Regulatory Perspective on Finality
Regulators appreciate the built‑in fraud protection that comes with Bitcoin’s finality. Because a transaction becomes practically irreversible after six confirmations, chargebacks-a common issue in card payments-are virtually impossible. This has led some jurisdictions to treat Bitcoin transfers as “final” for AML/KYC reporting purposes, simplifying compliance for exchanges that can rely on the blockchain’s immutable record.
Future Outlook
Analysts agree that Bitcoin’s finality characteristics will remain stable for the foreseeable future. Any change to block timing or confirmation standards would require a hard fork with overwhelming community support-a scenario that’s historically rare. Meanwhile, the ecosystem continues to grow layer‑2 solutions and cross‑chain bridges that give users the best of both worlds: Bitcoin’s security paired with near‑instant user experiences.

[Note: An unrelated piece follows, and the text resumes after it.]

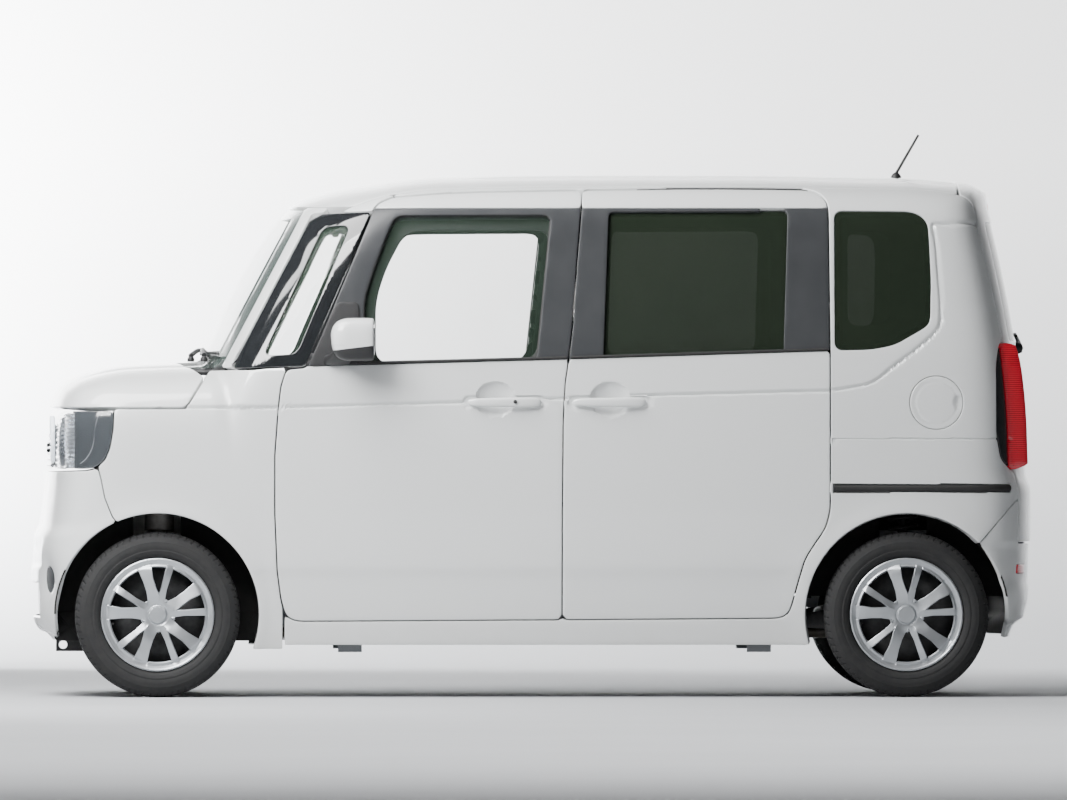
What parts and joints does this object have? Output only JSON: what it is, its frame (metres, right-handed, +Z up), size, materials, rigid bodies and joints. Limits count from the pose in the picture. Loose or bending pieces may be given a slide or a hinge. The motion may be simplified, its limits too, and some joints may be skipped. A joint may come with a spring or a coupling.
{
  "type": "small passenger car",
  "caption": "Tall one-box small car with a hollow cabin, opening front doors, tailgate, bonnet and fuel lid, steering front wheels and turning wheels.",
  "frame": {"origin": "middle of the whole object's box at the ground the tyres stand on", "axes": "+X towards the nose, +Y towards the car's left side, +Z up"},
  "size_m": [3.3942, 1.7746, 1.904],
  "materials": {
    "white_paint": "pearl gloss",
    "clear_glass": "clear",
    "privacy_glass": "dark tint",
    "lamp_lens": "clear lens",
    "red_lens": "gloss",
    "black_plastic": "satin",
    "liner_plastic": "matt",
    "seat_fabric": "woven",
    "floor_steel": "satin",
    "tank_plastic": "satin",
    "engine_alloy": "cast",
    "exhaust_steel": "dull",
    "chassis_black": "satin",
    "plate_white": "semi gloss",
    "tyre_rubber": "matt",
    "wheel_silver": "satin metallic"
  },
  "bodies": {
    "body": {"floor_pan": "floor_steel", "roof": "white_paint", "body_sides": "white_paint", "front_fenders": "white_paint", "front_bumper": "white_paint", "rear_bumper": "white_paint", "windscreen": "clear_glass", "side_glass": "privacy_glass", "headlamps": "lamp_lens", "tail_lamps": "red_lens", "grille": "black_plastic", "cowl": "black_plastic", "dashboard": "black_plastic", "steering_wheel": "black_plastic", "front_seats": "seat_fabric", "rear_seat": "seat_fabric", "sliding_doors": "white_paint", "wheel_liners": "liner_plastic", "engine": "engine_alloy", "fuel_tank": "tank_plastic", "exhaust": "exhaust_steel", "front_subframe": "chassis_black", "rear_axle": "chassis_black", "antenna": "black_plastic"},
    "front_door_left": {"front_door_left": "white_paint", "front_door_glass_left": "clear_glass", "door_mirror_left": "white_paint"},
    "front_door_right": {"front_door_right": "white_paint", "front_door_glass_right": "clear_glass", "door_mirror_right": "white_paint"},
    "tailgate": {"tailgate": "white_paint", "tailgate_glass": "privacy_glass", "number_plate": "plate_white"},
    "bonnet": {"bonnet": "white_paint"},
    "fuel_lid": {"fuel_lid": "white_paint"},
    "knuckle_left": {"front_knuckle_left": "chassis_black"},
    "knuckle_right": {"front_knuckle_right": "chassis_black"},
    "wheel_front_left": {"tyre_front_left": "tyre_rubber", "wheel_front_left": "wheel_silver"},
    "wheel_front_right": {"tyre_front_right": "tyre_rubber", "wheel_front_right": "wheel_silver"},
    "wheel_rear_left": {"tyre_rear_left": "tyre_rubber", "wheel_rear_left": "wheel_silver"},
    "wheel_rear_right": {"tyre_rear_right": "tyre_rubber", "wheel_rear_right": "wheel_silver"}
  },
  "joints": [
    {"name": "front_door_left_hinge", "type": "hinge", "parent": "body", "child": "front_door_left", "pos_m": [0.86, 0.731, 0.7], "axis": [0, 0, -1], "range_deg": [0, 68]},
    {"name": "front_door_right_hinge", "type": "hinge", "parent": "body", "child": "front_door_right", "pos_m": [0.86, -0.731, 0.7], "axis": [0, 0, 1], "range_deg": [0, 68]},
    {"name": "tailgate_hinge", "type": "hinge", "parent": "body", "child": "tailgate", "pos_m": [-1.448, 0, 1.738], "axis": [0, 1, 0], "range_deg": [0, 86]},
    {"name": "bonnet_hinge", "type": "hinge", "parent": "body", "child": "bonnet", "pos_m": [1.112, 0, 1.112], "axis": [0, -1, 0], "range_deg": [0, 50]},
    {"name": "fuel_lid_hinge", "type": "hinge", "parent": "body", "child": "fuel_lid", "pos_m": [-1.2615, 0.736, 0.991], "axis": [0, 0, -1], "range_deg": [0, 95]},
    {"name": "steer_left", "type": "hinge", "parent": "body", "child": "knuckle_left", "pos_m": [1.276, 0.552, 0.204], "axis": [-0.0343, -0.096, 0.9948], "range_deg": [-34, 34]},
    {"name": "steer_right", "type": "hinge", "parent": "body", "child": "knuckle_right", "pos_m": [1.276, -0.552, 0.204], "axis": [-0.0343, 0.096, 0.9948], "range_deg": [-34, 34]},
    {"name": "front_left_wheel_spin", "type": "hinge", "parent": "knuckle_left", "child": "wheel_front_left", "pos_m": [1.27, 0.6525, 0.278], "axis": [0, 1, 0], "continuous": true},
    {"name": "front_right_wheel_spin", "type": "hinge", "parent": "knuckle_right", "child": "wheel_front_right", "pos_m": [1.27, -0.6525, 0.278], "axis": [0, 1, 0], "continuous": true},
    {"name": "rear_left_wheel_spin", "type": "hinge", "parent": "body", "child": "wheel_rear_left", "pos_m": [-1.25, 0.6525, 0.278], "axis": [0, 1, 0], "continuous": true},
    {"name": "rear_right_wheel_spin", "type": "hinge", "parent": "body", "child": "wheel_rear_right", "pos_m": [-1.25, -0.6525, 0.278], "axis": [0, 1, 0], "continuous": true}
  ],
  "couplings": [
    {"joint": "steer_right", "follows": "steer_left", "ratio": 1}
  ]
}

What is Bitcoin transaction finality?
Bitcoin transaction finality is the time it takes for a transaction to become irreversible, usually measured by the number of confirmations a transaction receives on the blockchain.
Why do most services wait for six confirmations?
Six confirmations (about 60 minutes) make a transaction extremely costly to reverse because an attacker would need to redo the proof‑of‑work for six consecutive blocks, which is economically infeasible.
Can I use Bitcoin for instant payments?
Direct on‑chain Bitcoin payments aren’t instant, but the Lightning Network enables sub‑second payments while still settling on the Bitcoin chain later.
How do fees affect confirmation time?
Higher fees incentivize miners to include your transaction in the next block, reducing the waiting period for the first confirmation. Low fees may cause the transaction to sit in the mempool for multiple blocks.
Is Bitcoin’s hour‑long finality a disadvantage?
It depends on the use case. For high‑value, low‑frequency transfers, the security outweighs speed. For everyday retail, layer‑2 solutions or faster blockchains are preferred.